Consumers sometimes face challenges if a closing agent fails to fulfill their duties adequately. In such cases, recourse typically involves filing a complaint with relevant regulatory bodies or, in more severe situations, pursuing legal action. Agencies like the Consumer Financial Protection Bureau (CFPB) provide avenues for consumers to file complaints regarding issues encountered during the mortgage closing process1. State real estate commissions also investigate complaints against licensed professionals. The complexity of real estate regulation and the sheer volume of documents involved mean that even minor oversights by a closing agent can have considerable consequences for the parties to the transaction. Ensuring proper consumer protection remains a critical aspect of overseeing the closing process.
Closing Agent vs. Escrow Agent
The terms "closing agent" and "escrow agent" are often used interchangeably, particularly in states where the closing process is handled through an escrow system. However, there can be subtle distinctions based on regional practices and legal frameworks.

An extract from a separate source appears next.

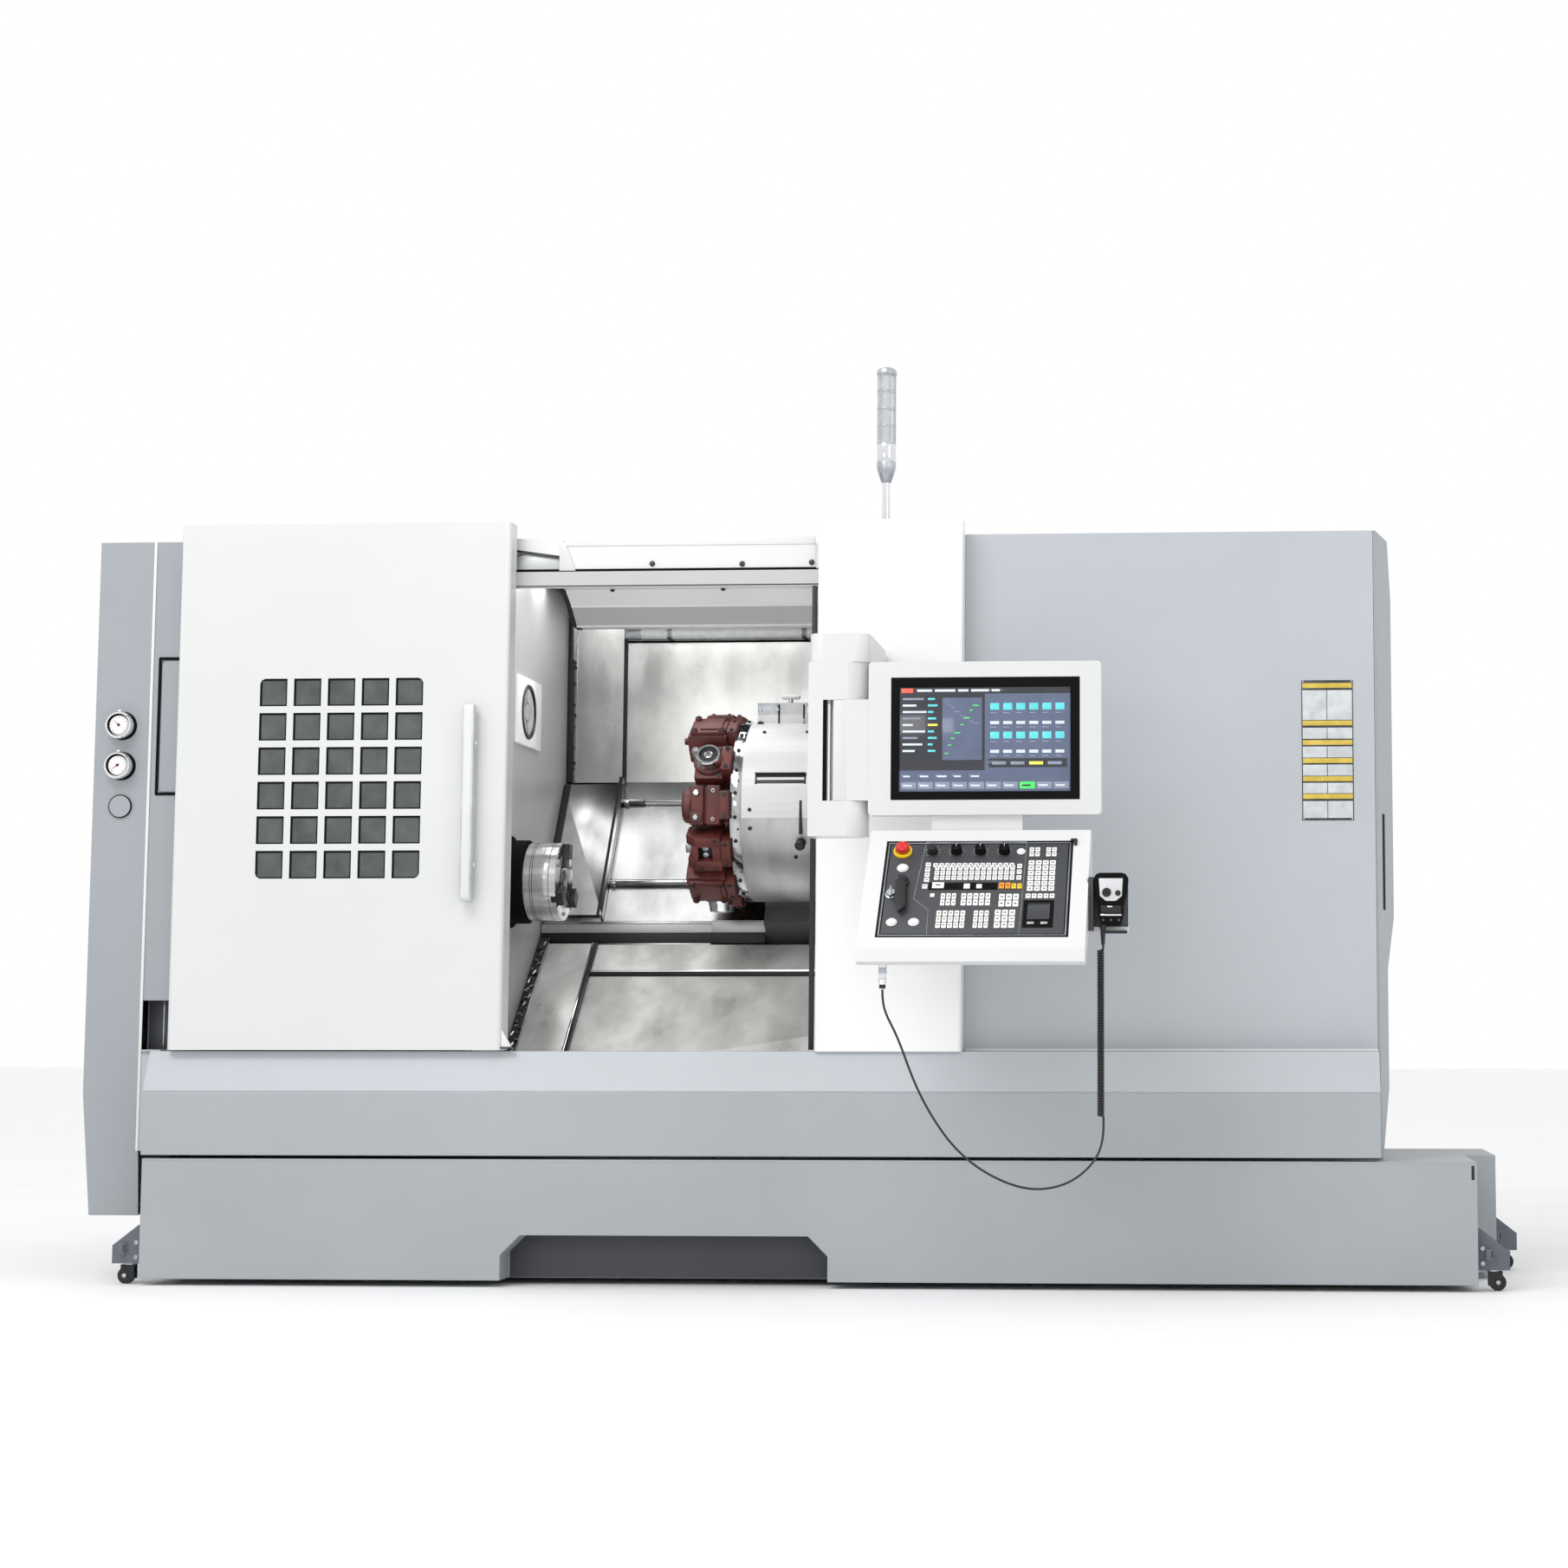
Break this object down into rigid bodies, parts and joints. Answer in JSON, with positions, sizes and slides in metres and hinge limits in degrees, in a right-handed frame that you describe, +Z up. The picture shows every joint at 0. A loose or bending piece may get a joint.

A closing agent is a broad term for the party who facilitates the final settlement of a real estate transaction. This can be a title company, an attorney, or an escrow company, depending on state laws and local customs. Their primary responsibility is to orchestrate the entire closing process, from preparing documents to disbursing funds and recording the deed.
An escrow agent, specifically, refers to the neutral third party responsible for holding funds and documents in an escrow account until all conditions of the transaction are met. While a closing agent almost always performs the function of an escrow agent, the term "escrow agent" might emphasize the safekeeping of assets and adherence to escrow instructions. In some regions, a title company might primarily act as the closing agent, while a separate escrow company handles the financial hold. Ultimately, both roles are fundamental to a secure real estate transaction.
FAQs
What qualifications does a closing agent need?
The qualifications vary by state, but a closing agent is typically a licensed professional such as a real estate attorney, a licensed escrow officer, or a title agent. They must possess a deep understanding of real estate law, contracts, and financial procedures.
How is a closing agent compensated?
A closing agent's compensation is usually part of the closing costs in a real estate transaction, often paid as a fee for their services. This fee is typically outlined in the Closing Disclosure and is shared between the buyer and seller according to the terms of the purchase agreement.
Can I choose my own closing agent?
In many cases, buyers and sellers have the right to choose their own closing agent. However, local customs or specific loan requirements from a mortgage lender might influence this choice. It is advisable to select an agent known for their impartiality, experience, and good reputation.
What documents does a closing agent handle?
A closing agent handles a wide array of documents, including the purchase agreement, loan documents, the deed, affidavits, lien waivers, and the Closing Disclosure. They ensure all documents are accurately completed, signed, and properly recorded with the relevant governmental authorities.